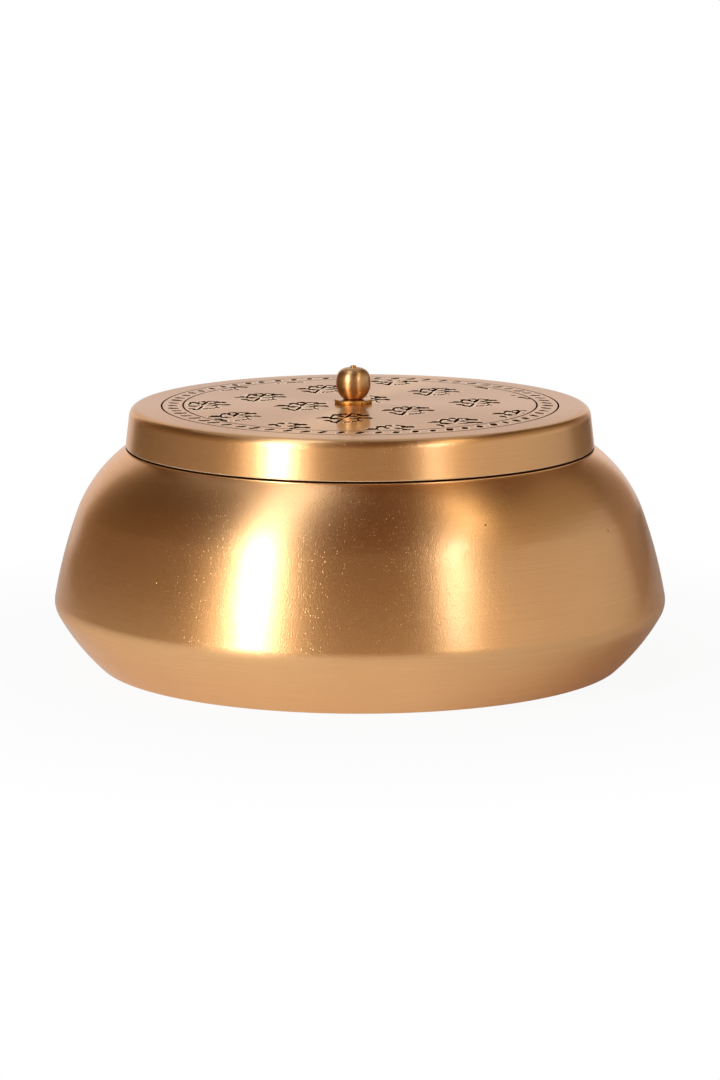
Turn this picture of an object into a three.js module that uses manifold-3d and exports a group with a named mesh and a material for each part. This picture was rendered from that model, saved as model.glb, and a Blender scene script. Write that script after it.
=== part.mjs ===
// A round spun brass sweet box: a wide body with a lift-off lid and a small turned knob.
// Millimetres, Z up, the origin at the middle of the underside.
import * as THREE from 'three';
import { mergeVertices } from 'three/addons/utils/BufferGeometryUtils.js';
import Module from 'manifold-3d';

const wasm = await Module();
wasm.setup();

// Body. A corner is named where its two walls would meet before its bend rounds it off.
const footRadius = 97.8;
const footBend = 2;
const bellyRadius = 114.9;
const bellyHeight = 22.5;
const bellyBend = 9;
const shoulderRadius = 105.2;
const shoulderHeight = 58.8;
const shoulderBend = 33;
const seatHeight = 81.3;
const seatEdgeBend = 0.4;
const rimHeight = 0.6;
const rimBend = 0.5;
const lowerWallSwell = 1.28; // how far each wall bows out between its corners
const upperWallSwell = 0.94;
const shoulderSwell = 1.95;
const bodySheet = 1;

// Belly seam: the bowl's edge steps in and stands up inside the upper shell.
const seamRise = 2; // above the belly corner
const lapHeight = 6;
const lapStep = 1.5;
const solderGap = 0.3;

// Neck collar, which the lid slips over
const neckRadius = 84.3;
const neckHeight = 9; // above the seat

// Lid
const lidSheet = 1;
const lidFit = 0.5; // between the neck and the inside of the skirt's top
const lidGap = 0.4; // under the skirt's edge
const lidHeight = 14.6;
const lidBend = 3.8;
const lidCrown = 0.9;
const lidSwell = lidCrown / 4; // how far the slope up to the flat middle bows out
const landRadius = 12; // the flat middle that the knob stands on
const skirtFlare = 1.75; // how much wider the skirt is at its edge
const skirtEdgeBend = 0.6;
const seatInset = 0.05; // the seat's edge inside the skirt's edge

// Knob, which stands a little off the middle
const knobOffset = -2.5;
const knobRadius = 6.4;
const knobHeight = 12.05;
const knobNeckRadius = 3.75;
const knobNeckHeight = 0.7;
const rosetteRadius = 7.05;
const rosetteHeight = 1.5;
const rosetteBend = 0.4;
const screwRadius = 1.05;
const screwClearance = 0.25;
const screwTip = 0.6;
const screwHeadRadius = 3.2;
const screwHeadHeight = 2;
const screwHeadBend = 0.8;
const backingRadius = 6;
const backingHeight = 0.8;
const cutOverrun = 1;

// Counts and plain ratios
const bodySegments = 60;
const knobSegments = 28;
const screwSegments = 20;
const wallSteps = 3;
const bendSteps = 3;
const knobSteps = 10;
const knobSquareness = 2.5; // the exponent of the knob's outline: 2 would be a ball
const bendLimitShare = 0.45; // the most of an edge that one bend may use

// Places that follow from those sizes
const seamHeight = bellyHeight + seamRise;
const lidTopRadius = neckRadius + lidFit + lidSheet;
const lidEdgeRadius = lidTopRadius + skirtFlare;
const seatRadius = lidEdgeRadius - seatInset;
const mouthRadius = neckRadius + solderGap;
const landHeight = lidHeight + lidCrown;

const point = (r, z) => new THREE.Vector2(r, z);

// Points from a to b on an arc that swells to the right of the way by the given height.
function arcPoints(a, b, swell, steps) {
  if (swell === 0) return [a, b];
  const way = b.clone().sub(a);
  const radius = (way.lengthSq() / 4 + swell * swell) / (2 * swell);
  const outward = point(way.y, -way.x).normalize();
  const centre = a.clone().add(b).divideScalar(2).addScaledVector(outward, swell - radius);
  const turn = 2 * Math.asin(way.length() / (2 * radius));
  const points = [];
  for (let i = 0; i <= steps; i++) {
    points.push(a.clone().rotateAround(centre, (turn * i) / steps));
  }
  return points;
}

// The last part of a run of points is taken off, so that it ends a given length short.
function shortened(run, length) {
  const kept = run.slice();
  let left = length;
  while (kept.length > 2 && kept.at(-1).distanceTo(kept.at(-2)) <= left) {
    left -= kept.at(-1).distanceTo(kept.at(-2));
    kept.pop();
  }
  const end = kept.pop();
  kept.push(end.clone().lerp(kept.at(-1), left / end.distanceTo(kept.at(-1))));
  return kept;
}

// A line through corners, with each wall bowed by its swell and each corner rounded by its bend.
// A corner is { at, bend, swell }, where swell belongs to the wall that follows it.
function outline(corners) {
  const runs = corners.slice(1).map((corner, i) => {
    return arcPoints(corners[i].at, corner.at, corners[i].swell ?? 0, wallSteps);
  });
  const points = [];
  runs.forEach((run, i) => {
    const corner = corners[i + 1];
    const next = runs[i + 1];
    if (!next || !corner.bend) {
      points.push(...run);
      return;
    }
    const before = run.at(-1).clone().sub(run.at(-2));
    const after = next[1].clone().sub(next[0]);
    const half = Math.abs(Math.atan2(before.cross(after), before.dot(after))) / 2;
    const room = bendLimitShare * Math.min(
      corners[i].at.distanceTo(corner.at),
      corner.at.distanceTo(corners[i + 2].at),
    );
    const cut = Math.min(corner.bend * Math.tan(half), room);
    const start = shortened(run, cut);
    runs[i + 1] = shortened(next.slice().reverse(), cut).reverse();
    const bend = new THREE.QuadraticBezierCurve(start.at(-1), corner.at, runs[i + 1][0]);
    points.push(...start.slice(0, -1), ...bend.getPoints(bendSteps));
    runs[i + 1] = runs[i + 1].slice(1);
    runs[i + 1].unshift(points.pop());
  });
  return points.filter((p, i) => i === 0 || !p.equals(points[i - 1]));
}

// The same corners moved in by the thickness of the sheet, to the left of the way.
function inset(corners, depth) {
  const inward = corners.slice(1).map((corner, i) => {
    const way = corner.at.clone().sub(corners[i].at).normalize();
    return point(-way.y, way.x);
  });
  return corners.map((corner, i) => {
    const a = inward[i - 1] ?? inward[i];
    const b = inward[i] ?? inward[i - 1];
    const miter = a.clone().add(b).divideScalar(1 + a.dot(b));
    const convex = a.cross(b) >= 0;
    const bend = (corner.bend ?? 0) + (convex ? -depth : depth);
    return {
      at: corner.at.clone().addScaledVector(miter, depth),
      bend: corner.bend ? Math.max(bend, 0) : 0,
      swell: corner.swell,
    };
  });
}

// The stretch of a rising line between two heights, with its ends on those heights.
function between(points, low, high) {
  const kept = [];
  points.forEach((p, i) => {
    const previous = points[i - 1];
    for (const height of [low, high]) {
      if (previous && (previous.y - height) * (p.y - height) < 0) {
        kept.push(previous.clone().lerp(p, (height - previous.y) / (p.y - previous.y)));
        kept.at(-1).y = height;
      }
    }
    if (p.y >= low && p.y <= high) kept.push(p);
  });
  return kept;
}

// A closed ring of points, or one that begins and ends on the axis, turned round Z.
function spin(points, segments) {
  const loop = points[0].x === 0 ? points : [...points, points[0]];
  return new THREE.LatheGeometry(loop, segments).rotateX(Math.PI / 2);
}

function solidOf(geometry) {
  const bare = geometry.clone();
  bare.deleteAttribute('normal');
  bare.deleteAttribute('uv');
  const merged = mergeVertices(bare);
  const vertProperties = new Float32Array(merged.attributes.position.array);
  const triVerts = new Uint32Array(merged.index.array);
  return new wasm.Manifold(new wasm.Mesh({ numProp: 3, vertProperties, triVerts }));
}

function geometryOf(solid) {
  const mesh = solid.getMesh();
  const geometry = new THREE.BufferGeometry();
  geometry.setAttribute('position', new THREE.BufferAttribute(mesh.vertProperties, 3));
  geometry.setIndex(new THREE.BufferAttribute(mesh.triVerts, 1));
  geometry.computeVertexNormals();
  return geometry;
}

function brassMesh(name, geometry, color, roughness) {
  const material = new THREE.MeshStandardMaterial({ color, roughness, metalness: 1 });
  const mesh = new THREE.Mesh(geometry, material);
  mesh.name = name;
  return mesh;
}

const bodyCorners = [
  { at: point(0, 0) },
  { at: point(footRadius, 0), bend: footBend, swell: lowerWallSwell },
  { at: point(bellyRadius, bellyHeight), bend: bellyBend, swell: upperWallSwell },
  { at: point(shoulderRadius, shoulderHeight), bend: shoulderBend, swell: shoulderSwell },
  { at: point(seatRadius, seatHeight - rimHeight), bend: rimBend },
  { at: point(seatRadius, seatHeight), bend: seatEdgeBend },
  { at: point(mouthRadius, seatHeight) },
];

// The spun base and lower wall, whose edge steps in under the seam and laps the upper shell.
function lowerBowl() {
  const lapTop = seamHeight + lapHeight;
  const lapOuter = outline(inset(bodyCorners, bodySheet + solderGap));
  const lapInner = outline(inset(bodyCorners, 2 * bodySheet + solderGap));
  const inner = outline(inset(bodyCorners, bodySheet));
  return spin([
    ...between(outline(bodyCorners), 0, seamHeight),
    ...between(lapOuter, seamHeight, lapTop),
    ...between(lapInner, seamHeight - lapStep, lapTop).reverse(),
    ...between(inner, bodySheet, seamHeight - 2 * lapStep).reverse(),
  ], bodySegments);
}

// The spun wall and shoulder, from the belly seam up to the rim and the flat seat inside it.
function upperShell() {
  const outer = between(outline(bodyCorners), seamHeight, seatHeight);
  const inner = between(outline(inset(bodyCorners, bodySheet)), seamHeight, seatHeight);
  return spin([...outer, ...inner.reverse()], bodySegments);
}

// A band that stands in the mouth, with a foot turned out under the seat.
function neckCollar() {
  const footTop = seatHeight - bodySheet;
  const footBottom = footTop - bodySheet;
  const footEdge = seatRadius - bodySheet - solderGap;
  const top = seatHeight + neckHeight;
  return spin([
    point(neckRadius - bodySheet, footBottom),
    point(footEdge, footBottom),
    point(footEdge, footTop),
    point(neckRadius, footTop),
    point(neckRadius, top),
    point(neckRadius - bodySheet, top),
  ], bodySegments);
}

const lidCorners = [
  { at: point(lidEdgeRadius - lidSheet, 0) },
  { at: point(lidEdgeRadius, 0), bend: skirtEdgeBend },
  { at: point(lidTopRadius, lidHeight), bend: lidBend, swell: lidSwell },
  { at: point(landRadius, landHeight) },
  { at: point(0, landHeight) },
];

// The lid, a flat-topped cap with a slightly flared skirt, drilled for the knob's screw.
function lidShell() {
  const outer = outline(lidCorners).slice(1);
  const inner = between(outline(inset(lidCorners.slice(1), lidSheet)), 0, landHeight);
  const cap = solidOf(spin([...inner.reverse(), ...outer], bodySegments));
  const holeRadius = screwRadius + screwClearance;
  const drill = new THREE.CylinderGeometry(
    holeRadius,
    holeRadius,
    lidSheet + 2 * cutOverrun,
    screwSegments,
  );
  drill.rotateX(Math.PI / 2).translate(knobOffset, 0, landHeight - lidSheet / 2);
  return geometryOf(cap.subtract(solidOf(drill)));
}

// The rest of the knob is drawn about its own axis, up from the lid's flat middle.
function rosette() {
  const bore = screwRadius + screwClearance;
  return spin([
    point(bore, 0),
    ...outline([
      { at: point(rosetteRadius, 0) },
      { at: point(rosetteRadius, rosetteHeight), bend: rosetteBend },
      { at: point(bore, rosetteHeight) },
    ]),
  ], knobSegments);
}

// A turned ball with square shoulders on a short neck, drilled through.
function knobBall() {
  const bore = screwRadius + screwClearance;
  const half = (knobHeight - knobNeckHeight) / (1 + heightAt(knobNeckRadius));
  const middle = knobHeight - half;
  const low = -Math.asin(Math.min(heightAt(knobNeckRadius), 1));
  const high = Math.asin(Math.min(heightAt(bore), 1));
  const points = [point(bore, 0), point(knobNeckRadius, 0)];
  for (let i = 0; i <= knobSteps; i++) {
    const rise = Math.sin(low + ((high - low) * i) / knobSteps);
    const spread = (1 - Math.abs(rise) ** knobSquareness) ** (1 / knobSquareness);
    points.push(point(knobRadius * spread, middle + half * rise));
  }
  return spin(points, knobSegments);
}

// How high above its middle, as a share of half its height, the ball has the given radius.
function heightAt(radius) {
  return (1 - (radius / knobRadius) ** knobSquareness) ** (1 / knobSquareness);
}

function backingWasher() {
  const bore = screwRadius + screwClearance;
  return spin([
    point(bore, 0),
    point(backingRadius, 0),
    point(backingRadius, backingHeight),
    point(bore, backingHeight),
  ], knobSegments);
}

// The screw from its head inside the lid up to the tip that is peened over the ball.
function knobScrew() {
  const tip = landHeight + rosetteHeight + knobHeight + screwTip;
  const underHead = landHeight - lidSheet - backingHeight;
  return spin(outline([
    { at: point(0, underHead - screwHeadHeight) },
    { at: point(screwHeadRadius, underHead - screwHeadHeight), bend: screwHeadBend },
    { at: point(screwHeadRadius, underHead) },
    { at: point(screwRadius, underHead) },
    { at: point(screwRadius, tip), bend: screwRadius },
    { at: point(0, tip) },
  ]), screwSegments);
}

const body = new THREE.Group();
body.add(
  brassMesh('lower_bowl', lowerBowl(), '#b8824a', 0.32),
  brassMesh('upper_shell', upperShell(), '#b98349', 0.3),
  brassMesh('neck_collar', neckCollar(), '#a8763f', 0.38),
);

const knob = new THREE.Group();
const knobParts = [
  [brassMesh('rosette', rosette(), '#c08a4e', 0.3), landHeight],
  [brassMesh('knob_ball', knobBall(), '#c7914f', 0.22), landHeight + rosetteHeight],
  [brassMesh('backing_washer', backingWasher(), '#ab7a42', 0.4), landHeight - lidSheet - backingHeight],
  [brassMesh('knob_screw', knobScrew(), '#b6894f', 0.35), 0],
];
for (const [mesh, height] of knobParts) {
  mesh.position.z = height;
  knob.add(mesh);
}
knob.position.x = knobOffset;

const lid = new THREE.Group();
lid.add(brassMesh('lid_shell', lidShell(), '#b98449', 0.28), knob);
lid.position.z = seatHeight + lidGap;

const box = new THREE.Group();
box.add(body, lid);

export default box;
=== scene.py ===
import math
import random

import bpy
import numpy as np
from mathutils import Matrix, Vector
from mathutils.geometry import delaunay_2d_cdt


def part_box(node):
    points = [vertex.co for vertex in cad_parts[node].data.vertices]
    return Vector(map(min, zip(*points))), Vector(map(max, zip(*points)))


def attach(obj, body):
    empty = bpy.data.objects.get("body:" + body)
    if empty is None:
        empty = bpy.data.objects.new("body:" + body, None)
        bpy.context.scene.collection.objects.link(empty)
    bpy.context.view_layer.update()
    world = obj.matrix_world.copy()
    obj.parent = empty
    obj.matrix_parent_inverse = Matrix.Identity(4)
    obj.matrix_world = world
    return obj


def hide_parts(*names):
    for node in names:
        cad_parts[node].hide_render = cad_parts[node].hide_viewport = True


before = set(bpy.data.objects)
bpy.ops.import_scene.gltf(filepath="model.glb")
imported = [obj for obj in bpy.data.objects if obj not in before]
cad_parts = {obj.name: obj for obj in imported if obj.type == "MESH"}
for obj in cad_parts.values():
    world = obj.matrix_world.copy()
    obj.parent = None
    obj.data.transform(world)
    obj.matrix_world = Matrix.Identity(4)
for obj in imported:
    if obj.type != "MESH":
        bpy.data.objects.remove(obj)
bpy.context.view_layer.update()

mm = 0.001
touching = 1e-6    # mm; two points nearer than this are one
scene = bpy.context.scene
scene.view_settings.view_transform = "Standard"


# Small helpers

def linear(hexColour):
    # sRGB hex to the linear colour that a shader takes
    parts = [int(hexColour[i:i + 2], 16) / 255 for i in (1, 3, 5)]
    return [c / 12.92 if c <= 0.04045 else ((c + 0.055) / 1.055) ** 2.4 for c in parts] + [1]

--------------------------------

EXERCISE DETAILS:
Repeat, word for word, the lines from the opening of the material through the line containing "const neckHeight = 9; // above the seat".

RESPONSE BELOW:
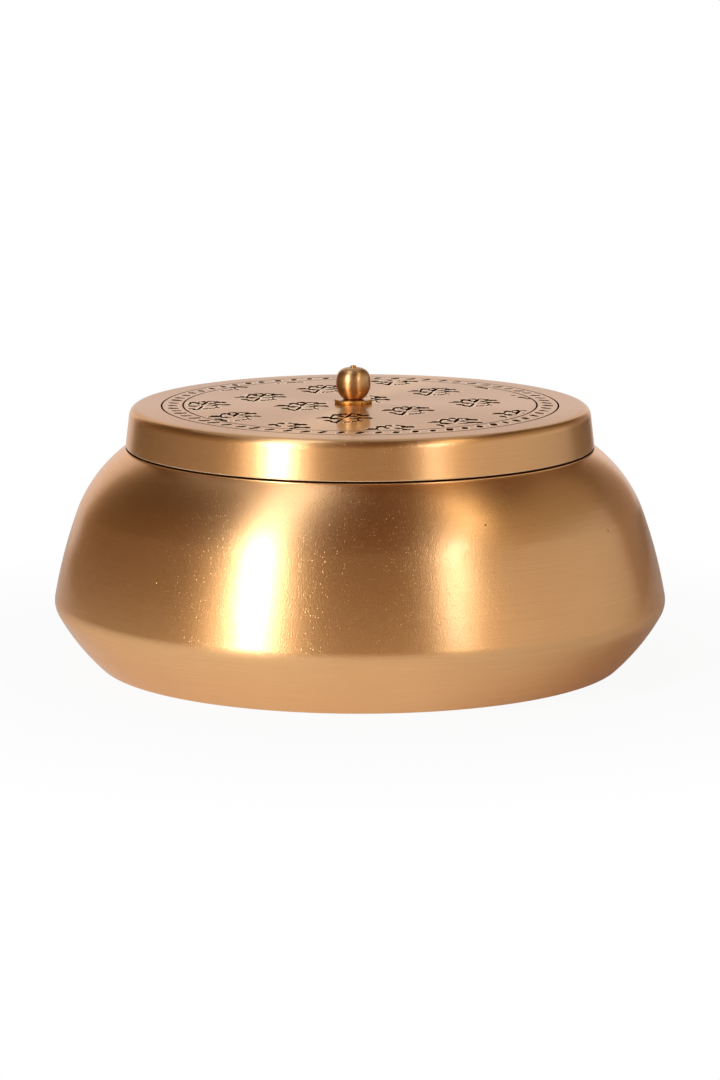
Turn this picture of an object into a three.js module that uses manifold-3d and exports a group with a named mesh and a material for each part. This picture was rendered from that model, saved as model.glb, and a Blender scene script. Write that script after it.
=== part.mjs ===
// A round spun brass sweet box: a wide body with a lift-off lid and a small turned knob.
// Millimetres, Z up, the origin at the middle of the underside.
import * as THREE from 'three';
import { mergeVertices } from 'three/addons/utils/BufferGeometryUtils.js';
import Module from 'manifold-3d';

const wasm = await Module();
wasm.setup();

// Body. A corner is named where its two walls would meet before its bend rounds it off.
const footRadius = 97.8;
const footBend = 2;
const bellyRadius = 114.9;
const bellyHeight = 22.5;
const bellyBend = 9;
const shoulderRadius = 105.2;
const shoulderHeight = 58.8;
const shoulderBend = 33;
const seatHeight = 81.3;
const seatEdgeBend = 0.4;
const rimHeight = 0.6;
const rimBend = 0.5;
const lowerWallSwell = 1.28; // how far each wall bows out between its corners
const upperWallSwell = 0.94;
const shoulderSwell = 1.95;
const bodySheet = 1;

// Belly seam: the bowl's edge steps in and stands up inside the upper shell.
const seamRise = 2; // above the belly corner
const lapHeight = 6;
const lapStep = 1.5;
const solderGap = 0.3;

// Neck collar, which the lid slips over
const neckRadius = 84.3;
const neckHeight = 9; // above the seat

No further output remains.